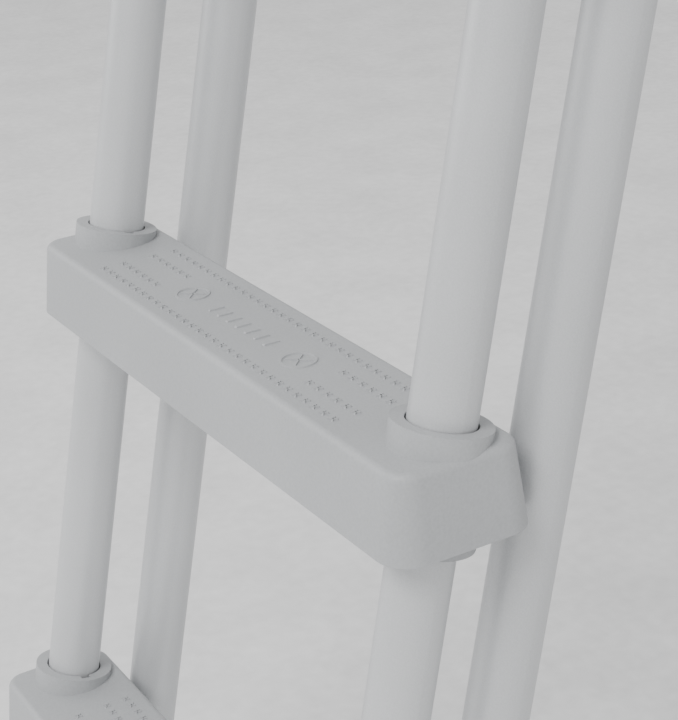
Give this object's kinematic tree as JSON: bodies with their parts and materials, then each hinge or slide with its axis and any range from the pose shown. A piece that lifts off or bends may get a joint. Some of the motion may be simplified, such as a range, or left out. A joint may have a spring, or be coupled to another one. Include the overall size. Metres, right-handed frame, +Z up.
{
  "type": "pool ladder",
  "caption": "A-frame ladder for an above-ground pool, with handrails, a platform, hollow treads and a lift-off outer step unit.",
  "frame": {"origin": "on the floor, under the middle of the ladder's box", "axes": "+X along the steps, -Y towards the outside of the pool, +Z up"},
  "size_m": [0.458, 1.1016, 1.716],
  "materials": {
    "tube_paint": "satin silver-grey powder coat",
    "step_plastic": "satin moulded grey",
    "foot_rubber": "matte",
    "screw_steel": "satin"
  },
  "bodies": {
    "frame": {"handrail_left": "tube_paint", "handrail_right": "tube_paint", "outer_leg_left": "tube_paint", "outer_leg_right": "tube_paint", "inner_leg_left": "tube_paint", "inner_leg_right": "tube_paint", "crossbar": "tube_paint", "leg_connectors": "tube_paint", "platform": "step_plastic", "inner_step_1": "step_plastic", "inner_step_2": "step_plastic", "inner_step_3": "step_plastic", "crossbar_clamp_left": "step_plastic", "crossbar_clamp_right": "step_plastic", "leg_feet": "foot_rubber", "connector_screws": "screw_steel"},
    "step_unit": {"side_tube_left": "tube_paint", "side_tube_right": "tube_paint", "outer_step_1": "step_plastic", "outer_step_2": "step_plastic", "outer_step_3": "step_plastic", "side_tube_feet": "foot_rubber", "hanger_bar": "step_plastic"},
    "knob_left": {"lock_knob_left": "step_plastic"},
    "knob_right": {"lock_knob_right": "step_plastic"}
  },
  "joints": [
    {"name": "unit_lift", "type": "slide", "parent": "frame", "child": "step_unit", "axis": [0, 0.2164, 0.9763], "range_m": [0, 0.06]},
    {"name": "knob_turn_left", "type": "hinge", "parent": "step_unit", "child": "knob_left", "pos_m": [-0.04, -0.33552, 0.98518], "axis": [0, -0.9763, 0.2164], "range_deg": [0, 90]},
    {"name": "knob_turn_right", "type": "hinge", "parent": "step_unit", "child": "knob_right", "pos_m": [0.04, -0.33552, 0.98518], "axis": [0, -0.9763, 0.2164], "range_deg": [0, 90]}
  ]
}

## Stated goal:
All of the lines above need to be given again exactly.

## Solved exercise:
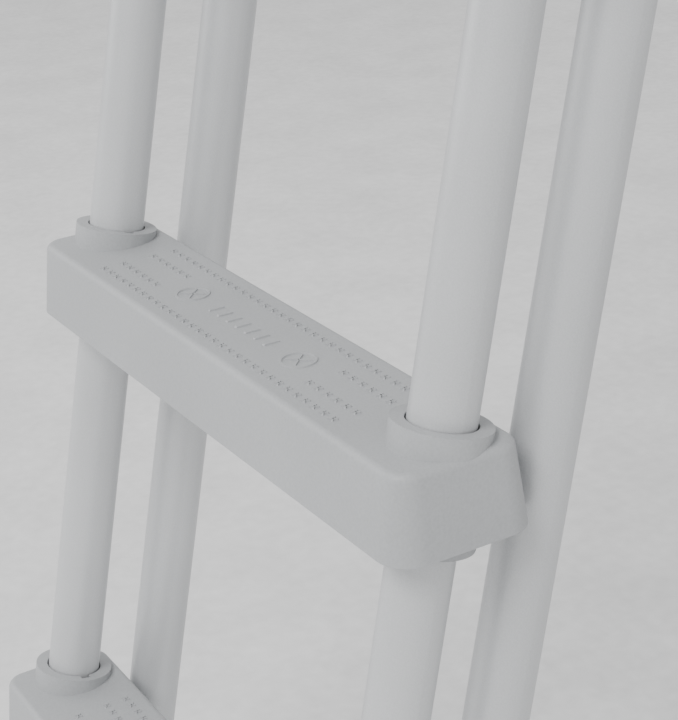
Give this object's kinematic tree as JSON: bodies with their parts and materials, then each hinge or slide with its axis and any range from the pose shown. A piece that lifts off or bends may get a joint. Some of the motion may be simplified, such as a range, or left out. A joint may have a spring, or be coupled to another one. Include the overall size. Metres, right-handed frame, +Z up.
{
  "type": "pool ladder",
  "caption": "A-frame ladder for an above-ground pool, with handrails, a platform, hollow treads and a lift-off outer step unit.",
  "frame": {"origin": "on the floor, under the middle of the ladder's box", "axes": "+X along the steps, -Y towards the outside of the pool, +Z up"},
  "size_m": [0.458, 1.1016, 1.716],
  "materials": {
    "tube_paint": "satin silver-grey powder coat",
    "step_plastic": "satin moulded grey",
    "foot_rubber": "matte",
    "screw_steel": "satin"
  },
  "bodies": {
    "frame": {"handrail_left": "tube_paint", "handrail_right": "tube_paint", "outer_leg_left": "tube_paint", "outer_leg_right": "tube_paint", "inner_leg_left": "tube_paint", "inner_leg_right": "tube_paint", "crossbar": "tube_paint", "leg_connectors": "tube_paint", "platform": "step_plastic", "inner_step_1": "step_plastic", "inner_step_2": "step_plastic", "inner_step_3": "step_plastic", "crossbar_clamp_left": "step_plastic", "crossbar_clamp_right": "step_plastic", "leg_feet": "foot_rubber", "connector_screws": "screw_steel"},
    "step_unit": {"side_tube_left": "tube_paint", "side_tube_right": "tube_paint", "outer_step_1": "step_plastic", "outer_step_2": "step_plastic", "outer_step_3": "step_plastic", "side_tube_feet": "foot_rubber", "hanger_bar": "step_plastic"},
    "knob_left": {"lock_knob_left": "step_plastic"},
    "knob_right": {"lock_knob_right": "step_plastic"}
  },
  "joints": [
    {"name": "unit_lift", "type": "slide", "parent": "frame", "child": "step_unit", "axis": [0, 0.2164, 0.9763], "range_m": [0, 0.06]},
    {"name": "knob_turn_left", "type": "hinge", "parent": "step_unit", "child": "knob_left", "pos_m": [-0.04, -0.33552, 0.98518], "axis": [0, -0.9763, 0.2164], "range_deg": [0, 90]},
    {"name": "knob_turn_right", "type": "hinge", "parent": "step_unit", "child": "knob_right", "pos_m": [0.04, -0.33552, 0.98518], "axis": [0, -0.9763, 0.2164], "range_deg": [0, 90]}
  ]
}